Que va-t-on chercher si bas ? Juste un climat, juste quelques rêves d’arrière pays encore accrochés à quelques coins de cervelle. Se promener dans les jolis villages dans lesquels, sous l’œil exercé et féroce des commères, on n’aimerait pas vivre, mais que l’on recherche pour leur tranquillité estivale, bien que relative. Apprendre à ne rien faire. Être en harmonie avec les fontaines claires sur les places ombragées, se sentir dans la simplicité, de celle qui remonte parfois de très loin aux moments de grand calme, quand l’esprit apaisé s’ouvre sans leurre, mais avec la conscience critique de frôler l’imbécillité béate et la naïveté dangereuse.
Voilà, c’était cela le sud cette année-là.

Flash espagnol 1972 : Terreur


                        
                             La pensée bouleversée

Précipitation.
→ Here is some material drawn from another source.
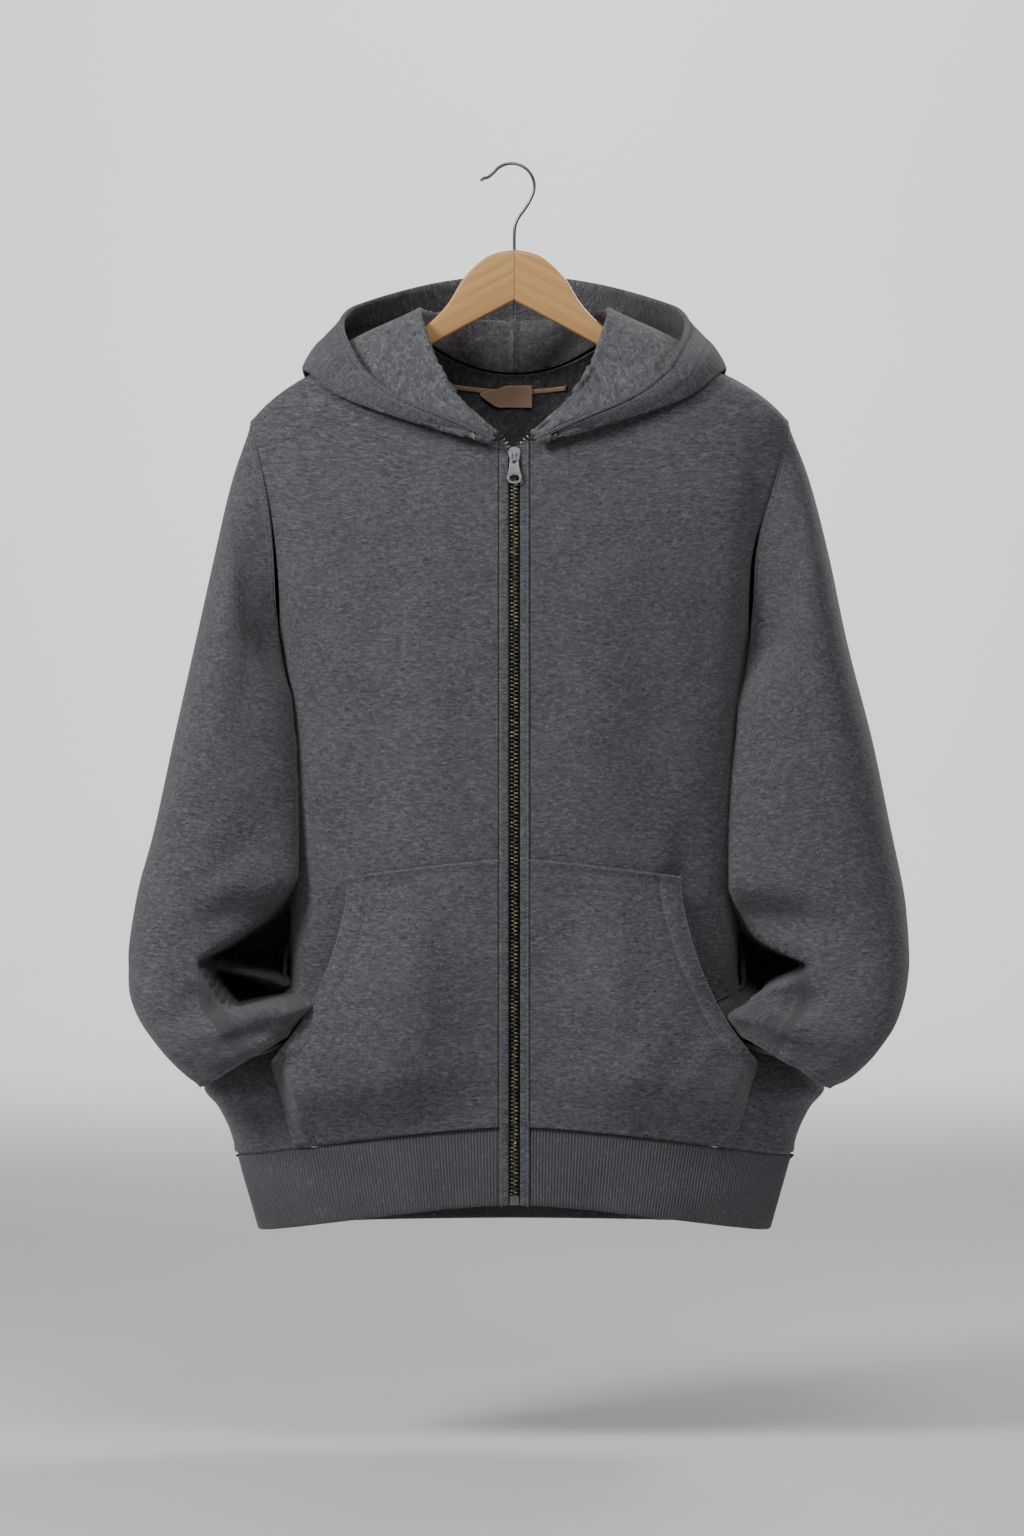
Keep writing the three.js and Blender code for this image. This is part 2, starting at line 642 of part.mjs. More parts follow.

Quitter. On ne sait quoi. Mais partir. Trois rechanges, deux gamelles, une canadienne, une guimbarde qui grince, une bourse extra plate. C’est le départ.

Premières journées. Airs de conspirateurs. Ici c’est l’Espagne. Parano incognito. Gardes civils le long des routes. C’est eux. Meurtre de Federico Garcia Lorca. Etc.… Etc… Etc… Le fascisme ne passera pas .

Ce matin-là, à Saragosse, des gens de toutes parts se rassemblent. Robes de fête, mantilles, volants et habits noirs s’égayent dans les rues. Curiosité. Pourquoi ? Une fête sans doute. Laquelle ? A l’horizon la foule immense déferle, subitement. Dense, imposante, fébrile. Empanachée, endimanchée. Glaçante. Le sang ralentit dans les veines. Les yeux hypnotisés ne quittent plus le cortège qui pesamment avance autour des chars pavoisés. Mais ce n’est pas un carnaval – quoique ? –.

Les pénitents hautement encagoulés, armés de croix et de détermination farouche, tel un mur infranchissable, marquent le pas et psalmodient sombrement. Malaise. Quel est ce jour ? La Semana Santa. Qui y aurait pensé, sinon ces foules fanatisées et ardentes qui rappellent ô combien les inquisiteurs, la folie et les bûchers.

Sensation nauséeuse. Vertige. Angoisse. Départ prématuré.